The song 'Baju re Mondar' is sung by two stalwart vocalists of Hindustani classical music, Saraswati Rane, daughter of Ustad Abdul Karim Khan of Kirana gharana, and Meena Fatherpekar, her granddaughter.

| No. | Title | Lyrics | Singer(s) | Length |
|---|---|---|---|---|
| 1. | "Baaju Re Mondar Baaju Re" (Part 1) | Vasant Dev | Saraswati Rane, Meena Fatharpekar |  |
| 2. | "Ghat Ghat Mein Ram Ramaiya" | Vasant Dev | Firoz Dastur |  |
| 3. | "Mera Ziskila Balam Na Aaya" | Vasant Dev | Preeti Sagar |  |
| 4. | "Meri Zindagi Ki Kashti Tere Pyaar Ka Sahara" | Raja Mehdi Ali Khan | Chandru Aatma |  |
| 5. | "Saawan Ke Din Aaye Sajanwa Aan Milo" | Majrooh Sultanpuri | Bhupinder Singh, Preeti Sagar |  |
| 6. | "Tumhare Bina Jee Na Laage Ghar Mein" | Vasant Dev | Preeti Sagar |  |

==Awards and nominations==

| Year | Nominee / work | Award | Result |
| 1977 | Smita Patil | National Film Award for Best Actress | Won |
| Satyadev Dubey, Shyam Benegal, Girish Karnad | National Film Award for Best Screenplay | Won |
| 1978 | Lalit M. Bijlani, Freni Variava | Filmfare Award for Best Film |  |
| Amol Palekar | Filmfare Special Award |  | Smita Patil | Filmfare Award for Best Actress | Nominated |

==Trivia==

In the scene after the marriage of Usha and Keshav, the song 'Ek bangla bane nyara' from the movie President (1937 film) sung by K.L. Saigal plays in the background.

In Amrish Puri's autobiography, The Act of Life he recounts "As for Bhumika, it was an absolutely different role, wherein I played a landlord from Goa. Interestingly, during the making of this film, Shyam told me, “Your face is very hard for this role and I cannot take anybody else either. So, I want you to look a bit softer.” I said, “What can I do?”" He suggested, “Go to a beauty parlour and get some facial done.” I said, “But the face would remain the same.” He said, “No, no, the softness would come.” So, I was sent to Taj Mahal Hotel for about ten sessions of facials, which were naturally paid for and it did make a difference; for I noticed that the face indeed looked much softer. Here is a strong character of a zamindar, who marries this girl and takes her to his village in Goa. She lives over there till the time she wants her freedom and claims that she could go anywhere and how any restrictions could be imposed on her within those four walls? She retaliates and nonchalantly defies my orders. That is when I was to slap her saying, “No, I brought you with a condition. I told you how you would have to be staying here and you are trying to go against that condition. I won’t allow it. You don’t want to live here, I’ll send you back even now.”
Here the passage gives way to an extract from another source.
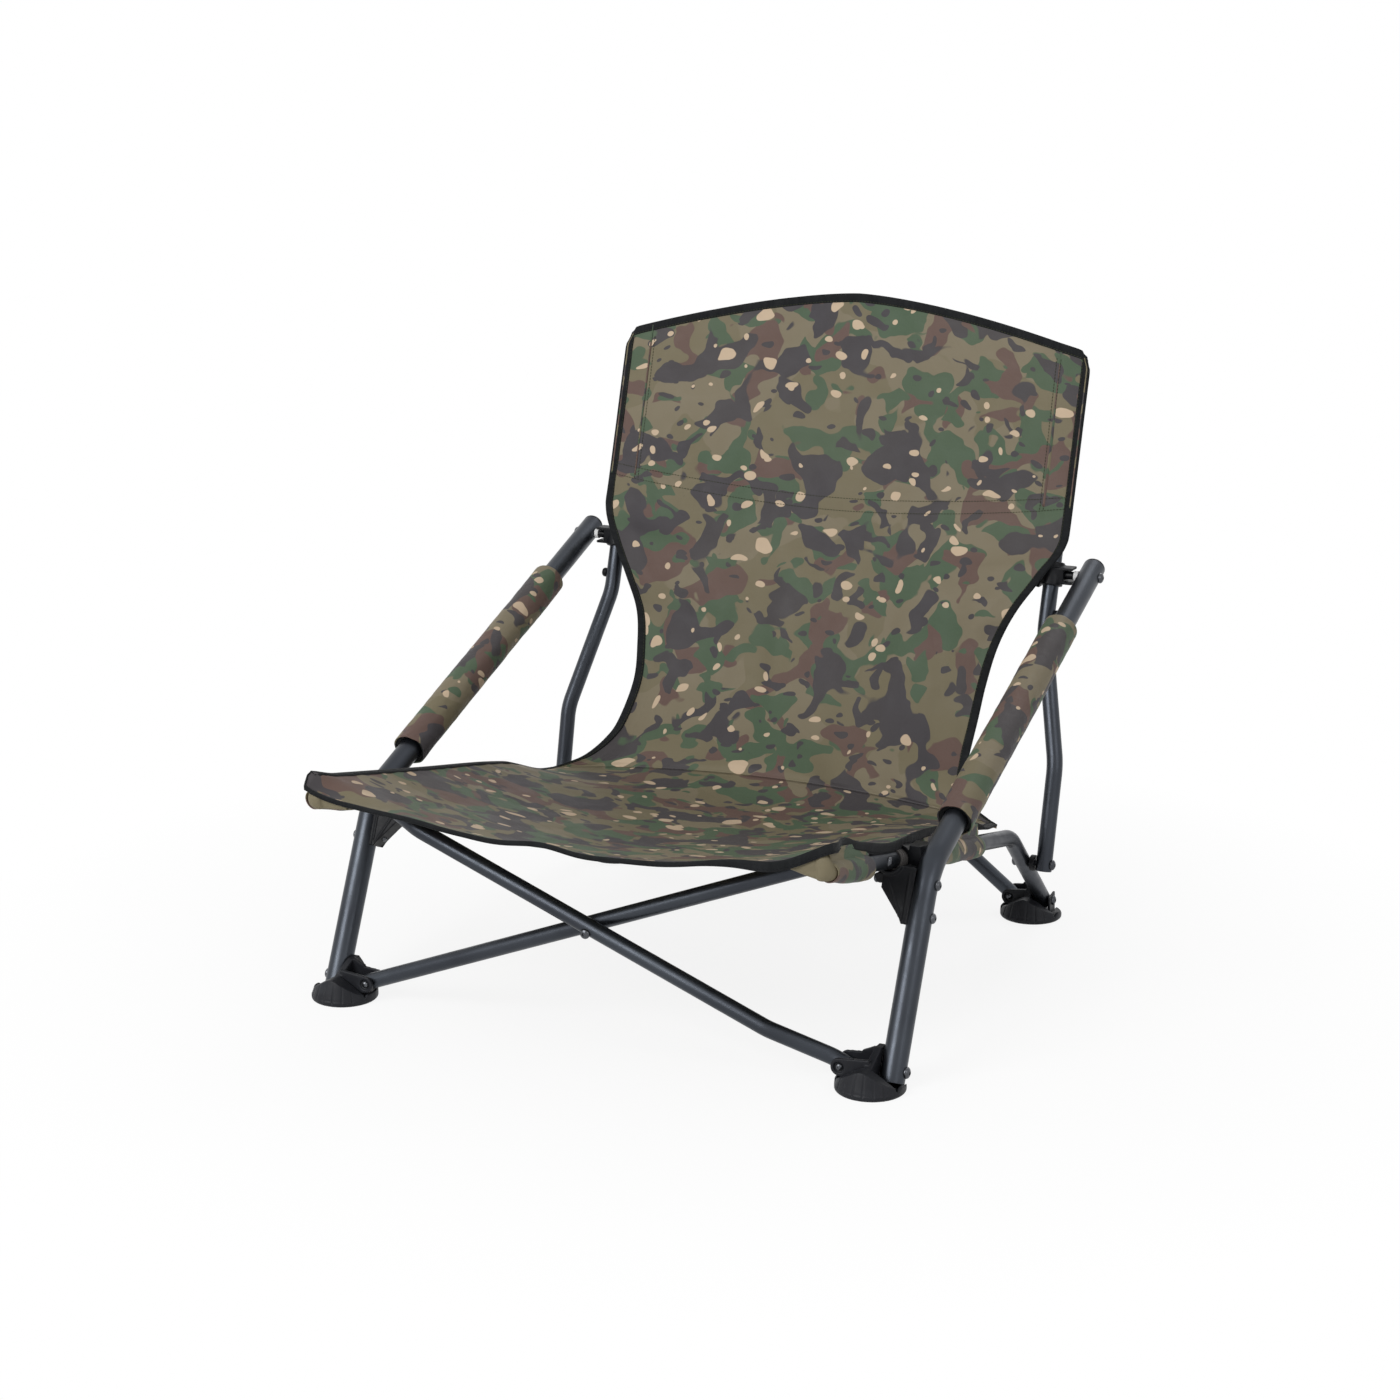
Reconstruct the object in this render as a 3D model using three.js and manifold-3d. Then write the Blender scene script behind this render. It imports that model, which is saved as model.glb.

This zamindar was a gentle, principled man who was soft-spoken but firm, as he laid all his cards before the woman, Smita Patil. Normally, we slap in such a way that without hitting the other actor, you have to react. I discussed with Shyam that by giving a real slap we would get the right reaction. He approved of the idea but warned me not to slap her forcefully. I rehearsed the scene without hitting her but slapped her in the final shot not realising the impact. It had the desired effect and what a fantastic reaction came on her face, as she looked daggers at me. It conveyed, “How dare you slap me?” But Smita was a natural actress and very professional. Her performance was always acclaimed. As the shot ended she ran after me to hit me. The whole unit was enjoying the incident."